§ **EXERCISE**
State how many lines of the entries below hold the word "saved"; reply with nothing but the number.

§ **SUPPLIED RECORDS**
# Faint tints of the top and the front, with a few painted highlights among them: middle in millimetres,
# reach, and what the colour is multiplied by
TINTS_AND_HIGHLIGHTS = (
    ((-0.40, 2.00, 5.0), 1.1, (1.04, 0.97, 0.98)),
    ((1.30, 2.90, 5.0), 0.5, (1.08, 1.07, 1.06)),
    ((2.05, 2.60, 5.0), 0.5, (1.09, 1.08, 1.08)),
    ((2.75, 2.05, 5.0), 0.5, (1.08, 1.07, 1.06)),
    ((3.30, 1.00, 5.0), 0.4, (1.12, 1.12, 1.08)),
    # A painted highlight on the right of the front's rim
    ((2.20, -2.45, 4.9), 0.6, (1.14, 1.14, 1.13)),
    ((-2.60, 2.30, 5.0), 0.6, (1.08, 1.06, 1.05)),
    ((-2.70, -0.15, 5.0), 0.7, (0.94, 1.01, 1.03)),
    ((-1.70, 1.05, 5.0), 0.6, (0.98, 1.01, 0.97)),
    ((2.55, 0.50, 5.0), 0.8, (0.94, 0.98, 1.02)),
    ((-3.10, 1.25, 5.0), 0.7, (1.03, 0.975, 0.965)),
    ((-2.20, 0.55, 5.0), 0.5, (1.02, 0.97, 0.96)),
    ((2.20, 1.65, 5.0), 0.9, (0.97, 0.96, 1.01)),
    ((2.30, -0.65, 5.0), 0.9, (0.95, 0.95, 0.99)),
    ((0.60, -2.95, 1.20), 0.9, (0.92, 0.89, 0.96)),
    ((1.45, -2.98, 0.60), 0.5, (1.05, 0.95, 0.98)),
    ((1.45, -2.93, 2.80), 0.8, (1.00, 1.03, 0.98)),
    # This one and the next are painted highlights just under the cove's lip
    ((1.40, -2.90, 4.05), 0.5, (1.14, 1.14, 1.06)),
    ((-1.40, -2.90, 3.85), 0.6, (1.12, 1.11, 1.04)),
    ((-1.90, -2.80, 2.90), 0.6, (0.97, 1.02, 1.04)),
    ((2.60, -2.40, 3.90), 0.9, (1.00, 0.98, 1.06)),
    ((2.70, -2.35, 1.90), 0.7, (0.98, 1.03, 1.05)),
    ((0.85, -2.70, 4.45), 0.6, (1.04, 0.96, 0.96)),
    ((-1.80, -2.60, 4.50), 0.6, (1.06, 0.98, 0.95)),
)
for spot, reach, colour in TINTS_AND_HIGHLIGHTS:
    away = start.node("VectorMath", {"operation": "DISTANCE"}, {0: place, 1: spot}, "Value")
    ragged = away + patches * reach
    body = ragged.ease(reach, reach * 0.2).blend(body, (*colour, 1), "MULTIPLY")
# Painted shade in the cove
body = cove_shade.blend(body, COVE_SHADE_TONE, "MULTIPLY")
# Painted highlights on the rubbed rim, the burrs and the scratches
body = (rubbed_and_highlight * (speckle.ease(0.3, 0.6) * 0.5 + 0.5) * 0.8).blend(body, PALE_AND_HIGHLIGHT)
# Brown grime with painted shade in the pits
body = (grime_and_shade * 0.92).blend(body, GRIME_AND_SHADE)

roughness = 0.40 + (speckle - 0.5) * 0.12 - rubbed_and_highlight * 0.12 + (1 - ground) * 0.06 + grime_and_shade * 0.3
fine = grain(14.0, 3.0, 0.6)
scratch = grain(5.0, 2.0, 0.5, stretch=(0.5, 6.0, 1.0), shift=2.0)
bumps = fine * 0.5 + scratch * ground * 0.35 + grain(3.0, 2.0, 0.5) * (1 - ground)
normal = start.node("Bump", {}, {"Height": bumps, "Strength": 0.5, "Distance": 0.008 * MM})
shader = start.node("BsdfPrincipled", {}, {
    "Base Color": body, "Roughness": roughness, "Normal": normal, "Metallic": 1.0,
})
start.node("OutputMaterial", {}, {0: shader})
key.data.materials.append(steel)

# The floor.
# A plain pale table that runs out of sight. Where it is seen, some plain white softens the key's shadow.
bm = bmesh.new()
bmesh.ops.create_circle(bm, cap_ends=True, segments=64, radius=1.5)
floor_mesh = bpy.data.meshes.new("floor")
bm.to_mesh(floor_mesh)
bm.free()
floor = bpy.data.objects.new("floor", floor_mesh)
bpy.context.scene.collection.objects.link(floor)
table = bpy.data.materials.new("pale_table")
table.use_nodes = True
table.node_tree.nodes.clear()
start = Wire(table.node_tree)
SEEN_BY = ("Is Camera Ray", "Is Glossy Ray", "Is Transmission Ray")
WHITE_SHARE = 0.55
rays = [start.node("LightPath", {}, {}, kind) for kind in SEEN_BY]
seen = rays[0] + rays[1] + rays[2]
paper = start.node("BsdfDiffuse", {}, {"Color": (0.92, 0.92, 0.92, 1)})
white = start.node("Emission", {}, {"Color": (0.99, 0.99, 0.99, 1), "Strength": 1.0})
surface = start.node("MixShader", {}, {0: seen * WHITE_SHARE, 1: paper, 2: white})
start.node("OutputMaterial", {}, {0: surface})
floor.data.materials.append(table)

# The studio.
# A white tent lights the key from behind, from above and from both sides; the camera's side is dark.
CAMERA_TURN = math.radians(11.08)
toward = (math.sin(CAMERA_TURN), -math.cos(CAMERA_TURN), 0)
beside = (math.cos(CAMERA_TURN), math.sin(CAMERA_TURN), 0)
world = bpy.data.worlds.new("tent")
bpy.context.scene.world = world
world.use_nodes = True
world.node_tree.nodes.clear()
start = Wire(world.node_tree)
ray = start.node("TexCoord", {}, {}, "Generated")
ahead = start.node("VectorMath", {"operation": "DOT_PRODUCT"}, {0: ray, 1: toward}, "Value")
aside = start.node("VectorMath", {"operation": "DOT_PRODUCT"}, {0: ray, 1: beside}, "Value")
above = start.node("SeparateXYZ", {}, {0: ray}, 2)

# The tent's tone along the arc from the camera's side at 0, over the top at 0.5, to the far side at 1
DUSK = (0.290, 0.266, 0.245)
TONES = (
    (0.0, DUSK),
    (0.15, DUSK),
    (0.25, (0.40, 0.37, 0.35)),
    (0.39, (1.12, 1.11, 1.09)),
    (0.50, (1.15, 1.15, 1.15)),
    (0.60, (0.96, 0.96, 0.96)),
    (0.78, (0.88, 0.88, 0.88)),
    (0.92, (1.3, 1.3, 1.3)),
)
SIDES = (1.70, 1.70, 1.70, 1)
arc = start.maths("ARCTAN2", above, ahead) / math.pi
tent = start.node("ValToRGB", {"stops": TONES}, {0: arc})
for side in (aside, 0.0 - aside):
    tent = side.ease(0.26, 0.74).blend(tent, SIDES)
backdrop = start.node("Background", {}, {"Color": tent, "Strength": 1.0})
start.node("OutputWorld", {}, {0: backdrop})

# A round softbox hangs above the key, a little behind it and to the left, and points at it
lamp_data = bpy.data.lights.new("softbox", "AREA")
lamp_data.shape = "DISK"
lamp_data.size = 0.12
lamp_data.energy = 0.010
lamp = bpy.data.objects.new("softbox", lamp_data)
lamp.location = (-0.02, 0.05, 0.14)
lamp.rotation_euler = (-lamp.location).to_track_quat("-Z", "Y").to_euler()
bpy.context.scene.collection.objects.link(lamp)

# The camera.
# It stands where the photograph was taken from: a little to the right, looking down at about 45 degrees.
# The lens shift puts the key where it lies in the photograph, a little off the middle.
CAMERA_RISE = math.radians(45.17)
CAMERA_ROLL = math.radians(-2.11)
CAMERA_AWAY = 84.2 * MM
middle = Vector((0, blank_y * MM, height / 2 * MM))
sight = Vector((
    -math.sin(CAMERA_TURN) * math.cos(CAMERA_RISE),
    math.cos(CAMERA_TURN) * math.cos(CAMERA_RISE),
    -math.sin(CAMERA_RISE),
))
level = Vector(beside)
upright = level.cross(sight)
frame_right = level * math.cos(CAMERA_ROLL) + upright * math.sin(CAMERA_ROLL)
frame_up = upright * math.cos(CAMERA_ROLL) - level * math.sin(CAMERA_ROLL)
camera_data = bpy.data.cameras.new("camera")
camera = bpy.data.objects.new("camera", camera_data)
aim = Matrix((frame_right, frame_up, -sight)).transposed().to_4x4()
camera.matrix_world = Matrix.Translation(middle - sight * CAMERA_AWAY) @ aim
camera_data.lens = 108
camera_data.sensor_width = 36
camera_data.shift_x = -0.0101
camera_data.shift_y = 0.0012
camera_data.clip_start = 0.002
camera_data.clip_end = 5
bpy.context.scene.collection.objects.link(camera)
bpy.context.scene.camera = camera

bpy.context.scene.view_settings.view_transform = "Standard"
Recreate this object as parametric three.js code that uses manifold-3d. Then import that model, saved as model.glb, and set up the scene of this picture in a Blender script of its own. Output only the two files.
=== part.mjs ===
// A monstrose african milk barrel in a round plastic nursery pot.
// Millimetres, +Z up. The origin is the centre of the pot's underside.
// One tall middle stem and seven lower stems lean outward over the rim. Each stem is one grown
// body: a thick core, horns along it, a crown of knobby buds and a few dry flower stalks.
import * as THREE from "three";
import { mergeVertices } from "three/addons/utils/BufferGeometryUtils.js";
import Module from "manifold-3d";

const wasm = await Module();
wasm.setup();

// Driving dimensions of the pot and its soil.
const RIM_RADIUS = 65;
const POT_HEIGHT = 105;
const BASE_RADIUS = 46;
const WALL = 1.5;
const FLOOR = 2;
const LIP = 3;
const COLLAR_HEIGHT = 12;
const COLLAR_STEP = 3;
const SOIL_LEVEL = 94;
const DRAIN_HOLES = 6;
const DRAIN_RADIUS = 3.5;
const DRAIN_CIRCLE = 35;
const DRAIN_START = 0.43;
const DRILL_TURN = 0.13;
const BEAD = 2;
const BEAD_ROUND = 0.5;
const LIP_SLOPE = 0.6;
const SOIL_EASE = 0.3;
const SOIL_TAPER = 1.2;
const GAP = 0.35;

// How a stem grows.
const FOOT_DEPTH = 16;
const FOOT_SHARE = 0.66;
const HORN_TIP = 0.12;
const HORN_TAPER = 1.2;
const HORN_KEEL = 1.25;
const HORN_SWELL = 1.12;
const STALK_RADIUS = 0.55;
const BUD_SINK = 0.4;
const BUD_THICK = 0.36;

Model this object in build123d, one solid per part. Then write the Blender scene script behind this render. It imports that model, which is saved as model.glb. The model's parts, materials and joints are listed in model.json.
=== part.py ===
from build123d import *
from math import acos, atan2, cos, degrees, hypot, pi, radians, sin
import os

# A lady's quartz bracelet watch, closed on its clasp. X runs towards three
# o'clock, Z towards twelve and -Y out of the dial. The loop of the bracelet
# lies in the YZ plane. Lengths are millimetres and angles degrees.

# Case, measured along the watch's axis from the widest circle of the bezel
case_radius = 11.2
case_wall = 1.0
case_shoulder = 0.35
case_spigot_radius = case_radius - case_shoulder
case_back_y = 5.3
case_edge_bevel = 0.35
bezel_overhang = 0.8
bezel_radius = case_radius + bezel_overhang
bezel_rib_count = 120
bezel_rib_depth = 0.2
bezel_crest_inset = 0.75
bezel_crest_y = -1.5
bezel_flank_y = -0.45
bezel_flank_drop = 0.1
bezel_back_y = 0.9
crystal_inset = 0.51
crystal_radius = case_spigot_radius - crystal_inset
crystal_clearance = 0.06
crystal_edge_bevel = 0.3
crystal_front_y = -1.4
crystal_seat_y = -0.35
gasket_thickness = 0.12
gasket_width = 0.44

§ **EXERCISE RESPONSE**
2